The Sylvan Debating Club is a free speech society in which topical issues are discussed.  Founded in London in 1868, it meets monthly and employs a traditional motion-based debating format.

History 

The Sylvan Debating Club was founded in 1868.  More specifically, the inception of the club was discussed on top of one of the Green Atlas buses, which ran from the City of London through Baker Street and the Abbey Road to the Princess of Wales Hotel in St. John's Wood.  A conversation took place between Alfred Harmsworth and one of the other founders and resulted in the first meeting being held on 6 January 1868.

The club, particularly in its early years, included a number of prominent members.  This was partly driven by the Harmsworth family, who owned several leading newspapers.  Ultimately three of Alfred Harmsworth's sons were raised to the peerage, all of whom became members of the club.  Their associates and those of the other founders ensured that the club enjoyed the presence of illustrious members of British society well into the early decades of the twentieth century.
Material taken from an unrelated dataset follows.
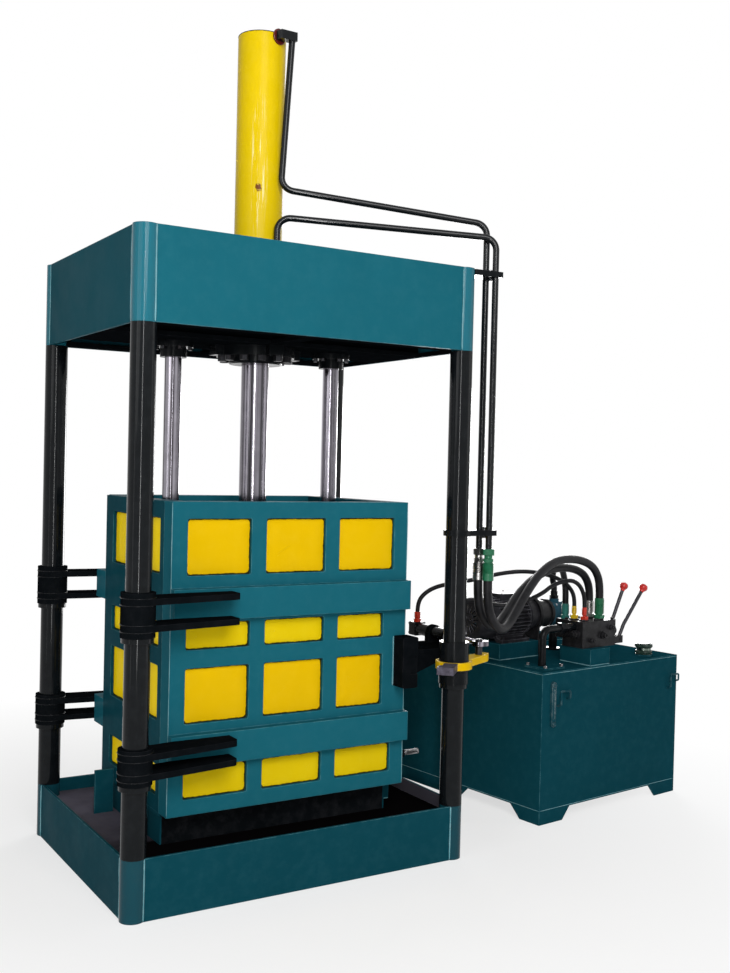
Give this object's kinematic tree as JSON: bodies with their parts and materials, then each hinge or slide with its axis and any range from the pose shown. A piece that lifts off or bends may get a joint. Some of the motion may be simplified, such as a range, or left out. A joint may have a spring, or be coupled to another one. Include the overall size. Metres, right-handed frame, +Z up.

Operating in such a milieu meant that the activities of the Sylvans were reflected in major British newspaper reports at the time, particularly in coverage of the club's annual dinner, which was something of a set-piece event.  In 1901, the Duke of Norfolk was the principal guest.   In 1906, Charles Darling, a judge and future Privy Council member, was a guest.  Lord Carson, a former cabinet member and leader of the opposition in the government of the United Kingdom, was the principal guest at the dinner in 1927.

Over the years the Sylvans discussed topics such as the probity of the British press, the clarity of language used in British legal courts, the past and future of the club itself, the relationship between members of Parliament and newspaper editors, the oratory style of the House of Commons, the merits of public schools, vegetarianism and whether bachelors should be taxed among many others.

While it is ironically debatable whether such clubs had any impact whatsoever on the course of history, there are some statements recorded in the newspaper reports providing relevant indications.  During his speech at the 1901 Sylvan dinner, the Duke of Norfolk commented, according to the London Evening Standard, that "he thought that such clubs as the Sylvan Debating Club really did an important part in carrying on the public life of England, and the writing of the history of the great nation to which they belonged."

The club continued its activities through both the first and second World Wars, though the frequency of meetings reduced significantly, according to minute books recorded by the club's secretary.  The customary schedule had been weekly debates October through to April, with breaks over Christmas and Easter, with a program of topics announced in advance via printed cards.

Membership in debating societies in London in general waxed and waned due to various factors, post an initial flourishing in the mid eighteenth century.  By the mid twentieth century, few of these original clubs were still in existence. Those that were experienced a general decline in membership, in particular when major newspapers closed their Fleet Street offices.  The Sylvans continued uninterrupted during this period, though membership declined to a low point in the early 2000s, which has since been reversed.

Current activities 

The subject of the club's now monthly debates typically relates to key topical issues of public and political life.  Recent subjects have included Brexit, the NHS, the UK and US elections, the role of women in government, the war in Syria and many others.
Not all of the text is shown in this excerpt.